Getting Started with Google Cloud Platform

Introduction

All Hartwig Medical Foundation data and data processing is hosted on the Google Cloud Platform (GCP). GCP provides the storage scale needed to offer access to the entire Hartwig Medical Foundation dataset, including more than a petabyte of raw reads. Furthermore, hosting the data in a cloud environment gives Licensees the ability to bring their analysis to the data, avoiding long download times, expensive on-premise storage and security and privacy issues associated with multiple copies of the data. GCP has a variety of services which can be used to analyse the data at scale, from single on-demand virtual machines to Spark clusters.

When your Data Access Request is granted, we will need a valid GCP account for the authorised Licensee. This account can be created from any valid personal email address from your institution connected to the License Agreement, and will be your login to the system. In any case, this email address should be included in the original Data Access Request as connecting new email addresses to your License Agreement will involve extra paperwork to ensure GDPR-compliant documentation of data access.
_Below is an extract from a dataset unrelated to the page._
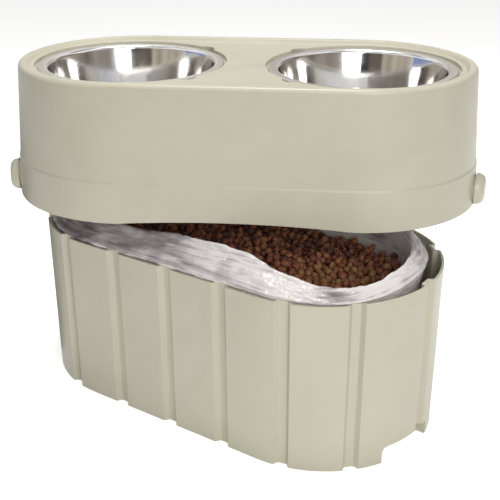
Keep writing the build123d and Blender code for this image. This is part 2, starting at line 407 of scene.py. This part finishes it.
fold_height, fold_lean, pull_in, spread = (round_the_tub(column) for column in (1, 2, 3, 4))
print(f"the fold stands {fold_height.min() / MM:.0f} to {fold_height.max() / MM:.0f} mm high")

# %% [markdown]
# ### One side view of the film
# A side view is a smooth curve through a few knots. Each knot is a radius and a height, and each
# of those is a whole row of numbers, one for each place round the tub, so one formula draws every
# side view at once. The curve is a Catmull-Rom spline, which passes through its knots.


# %% Side view
def through_knots(knots, rows_between):
    """Points of a Catmull-Rom spline, with a chosen number of rows between each two knots."""
    rows = []
    last = len(knots) - 1
    for k, count in enumerate(rows_between):
        before, start, end, after = (knots[min(max(k + step, 0), last)] for step in (-1, 0, 1, 2))
        for t in np.arange(count) / count:
            bend = (2 * before - 5 * start + 4 * end - after) * t**2
            twist = (3 * start - before - 3 * end + after) * t**3
            rows.append(0.5 * (2 * start + (end - before) * t + bend + twist))
    return np.array(rows + [knots[-1]])


tub_floor = 5 * MM  # the film lies this high
low_pull = 1.2  # lower down, the film is pulled in this many times as far as at the rim
at_wall = film_radius - 1 * MM
at_rim = film_radius - pull_in
fold = rim_radius - fold_lean
fold_top = rim_height + fold_height
knots = [
    # over the floor of the tub
    (0.02 * film_radius, tub_floor),
    (0.5 * film_radius, tub_floor),
    (film_radius - 24 * MM, tub_floor),
    # up the wall
    (film_radius - 4 * MM, 16 * MM),
    (at_wall, 0.25 * rim_height),
    (at_wall, 0.6 * rim_height),
    (at_wall - low_pull * pull_in, rim_height - 42 * MM),
    (at_rim, rim_height - 9 * MM),
    # out over the rim and in again to the fold
    (at_rim + 0.92 * spread, rim_height + 1.5 * MM),
    (at_rim + spread, rim_height + 0.26 * fold_height + 0.5 * MM),
    (0.4 * at_rim + 0.6 * fold, rim_height + 0.78 * fold_height),
    (fold + 3 * MM, fold_top - 1 * MM),
    (fold - 1 * MM, fold_top),
    (fold - 2.5 * MM, fold_top - 4 * MM),
    # down inside, to the free edge
    (fold + 3 * MM, rim_height + 0.5 * fold_height),
    (0.5 * at_rim + 0.5 * fold, rim_height - 6 * MM),
    (at_rim - 5 * MM, rim_height - 24 * MM),
]
rows_between = [4, 4, 4, 5, 5, 5, 8, 8, 8, 11, 9, 3, 3, 8, 8, 6]
all_round = np.ones(bag_columns)
knots = np.array([(out * all_round, up * all_round) for out, up in knots])
side_view = through_knots(knots, rows_between)
radius, height = side_view[:, 0], side_view[:, 1]
steps = np.hypot(np.diff(radius, axis=0), np.diff(height, axis=0))
row_lengths = np.concatenate([np.zeros((1, bag_columns)), np.cumsum(steps, axis=0)])
print(f"{len(side_view)} rows, {row_lengths[-1].mean() / MM:.0f} mm of film from middle to edge")

# %% [markdown]
# ### Creases
# Film doesn't hang in soft waves like cloth: it creases. Long streaks run along the gathered
# cuff, and between them the film breaks into small flat facets. Both are moves of the points
# square to the surface: ridged noise that is stretched along the walk draws the streaks, and a
# cell pattern draws the facets. Inside the tub the film lies against the food and stays smooth.

# %% Creases
streak_length, streak_gap = 120 * MM, 12 * MM
facet_length, facet_width = 30 * MM, 15 * MM
streak_rise, fine_rise, facet_rise, sink = 1.4, 0.7, 2.4, 1.7  # in millimetres
crease_start, crease_blend = rim_height - 34 * MM, 26 * MM
loop_radius = whole_walk / (2 * math.pi)
noise.seed_set(17)  # without it, the clock would decide where the cells' shifts start


def crease(turn, across):
    """How far the film stands out at a place, in millimetres."""
    x, y = loop_radius * math.cos(turn), loop_radius * math.sin(turn)
    # the streaks wander up and down in a few slow waves and some quicker ones
    slant = across + 22 * MM * math.sin(3 * turn + 1) + 9 * MM * math.sin(11 * turn)
    along = Vector((x / streak_length, y / streak_length, slant / streak_gap))
    streak = 1 - 2 * abs(noise.noise(along))
    finer = along * 2.3 + Vector((7, 3, 5))  # another part of the same noise, drawn smaller
    fine = 1 - 2 * abs(noise.noise(finer))
    cell = Vector((x / facet_length, y / facet_length, across / facet_width))
    shift = 0.35 * noise.noise_vector(0.7 * cell)  # so that no two cells look alike
    near = noise.voronoi(cell + shift)[0]
    facet = near[1] - near[0]
    return streak_rise * streak**2 + fine_rise * fine**2 + facet_rise * facet - sink


turns = walked / loop_radius
above = np.clip((height - crease_start) / crease_blend, 0, 1)
moves = np.zeros(height.shape)
for row, column in np.argwhere(above > 0):
    moves[row, column] = crease(turns[column], row_lengths[row, column]) * above[row, column] * MM

slope = np.stack([np.gradient(radius, axis=0), np.gradient(height, axis=0)])
slope /= np.hypot(*slope)
radius = radius + slope[1] * moves
height = height - slope[0] * moves
inside_tub = height < rim_height + 1 * MM
radius = np.where(inside_tub, np.minimum(radius, film_radius + 0.4 * MM), radius)
print(f"creases from {moves.min() / MM:.1f} to {moves.max() / MM:.1f} mm")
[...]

This document outlines the process for acquiring an account for Hartwig Medical Foundation data access and integrating it with your computational requirements, including potentially relevant financial/accounting and internal IT organisation aspects. We strongly suggest you start this process as soon as possible when initiating a Data Access Request, so that when we make the data available there are no barriers to begin working with it.

Self-Service

The simplest way to access GCP is to use the self-service option with a credit card attached to your account for billing. The advantage of this method is the speed of setup and convenience, you can have your account created and ready within minutes. The disadvantage is that the credit card you use must have sufficient funds for your workloads. Furthermore, if you want to use this account to scale up your analyses, you will likely have issues getting access to sufficient resources. Therefore, we recommend this path solely for the Licensees who only want to download a small amount of data for ad hoc analysis. For instance, VCF files to parse and load into a local database, R studio or notebook. Please do note that egress of data from GCP is always associated with costs outlined here.
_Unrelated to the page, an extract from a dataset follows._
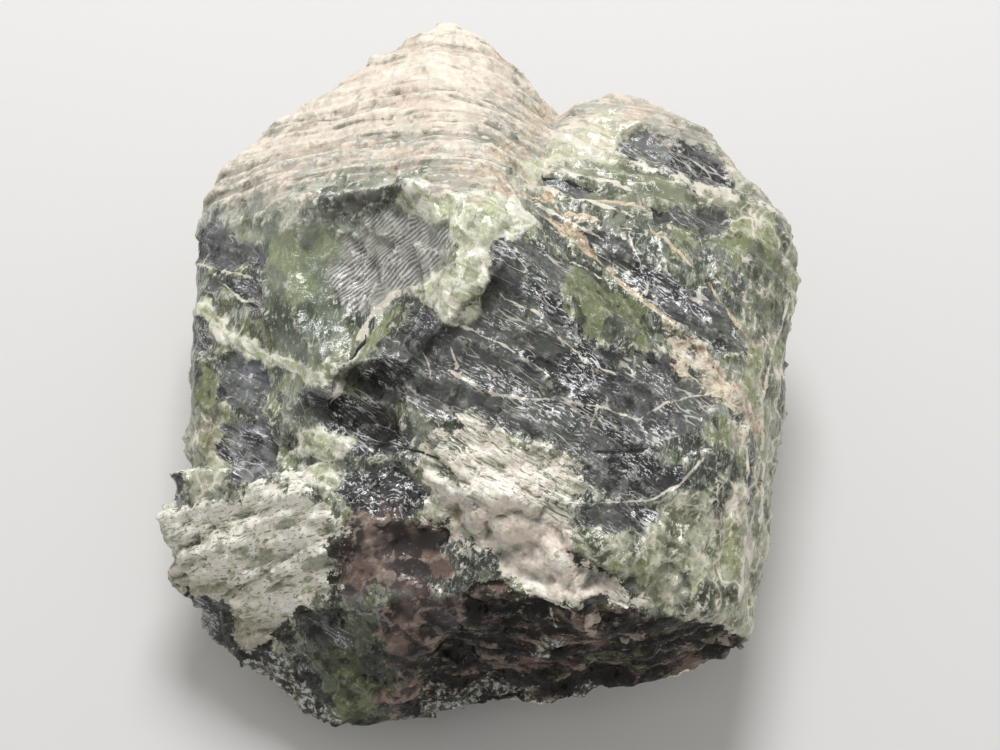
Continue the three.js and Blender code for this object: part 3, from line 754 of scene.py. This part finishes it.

To create a self-service account navigate to the GCP console. When prompted to log-in click the “Create Account” link and follow the steps. Make sure you use the personal email address from your institution which was listed on the Hartwig Medical Foundation Data Access Request application. Important: do not use your institute email address as alternate email address on your GCP account set up with a gmail address; also, do not add a gmail address to the GCP account you set up with your institute email address. We will do regular ACL/IAM permission checks on data that is made available for a Data Access Request. This enables us to monitor the existence of a gmail address related to the GCP account for which the data is made available. If we monitor this, we directly need to revoke access since this is a breach of the Licence Agreement. If for some reason you cannot create a GCP account with your institute email address, please contact info@hartwigmedicalfoundation.nl and we can help find a solution. When you create an account please ensure you have 2FA authentication enabled as this is obligatory for Hartwig Medical Foundation data use (and specified in the License Agreement that your organisation signs with Hartwig Medical Foundation).

Once you have signed in to the console you can create a billing account by following the instructions here, or by claiming the complimentary $300 credit (at the time of writing and courtesy of Google) by clicking on the link in the banner. The self-service option requires a valid credit card for billing, which can be an institutional or personal card.

Google Certified Partner

You can also set up an organisational account(s) with Google via a certified Partner. A partner works with Google to provide you with guidance, support and will manage invoicing and payment. If your IT department already works with a certified Partner, this can be an effective and quick way to get an institutional account created, leveraging existing legal arrangements with a group already familiar with your organisation. Partners can also provide you with services and support to help get the most out of the platform. An account created with a partner will be invoiced via your finance department and will be much less restricted when it comes to resource quotas.

A complete list of partners can be found here, most large IT consulting firms are also Google certified partners. The first step is to get in touch with your internal IT department and determine if you already have an existing relationship with a partner. If so, contact their sales department and go from there.

We recommend this path for Licensees wishing to take full advantage of processing capabilities in the cloud, doing analysis on large sets of raw data in parallel, and/or would benefit from additional technical support from a group with GCP expertise.

Direct with Google

It is also possible to set up a direct business to business account with Google. In this setup your organisation will create a contract with Google (Cloud Master Agreement) and your finance department will receive invoices directly from Google.

This arrangement has the same benefits as a partner in regards to resource access and billing. It can also be an advantage for an organisation with a strong IT team to reduce the overhead and cost of a partner. However arranging a contract can take a significant amount of time and negotiation if you need to deviate from their standard agreement for company policy reasons.

To start the process of creating a direct relationship with Google you can find your local sales team here.

We recommend this path for Licensees wishing to take full advantage of processing capabilities in the cloud, doing analysis on large sets of raw data, but feel confident enough to architect their own cloud setup internally.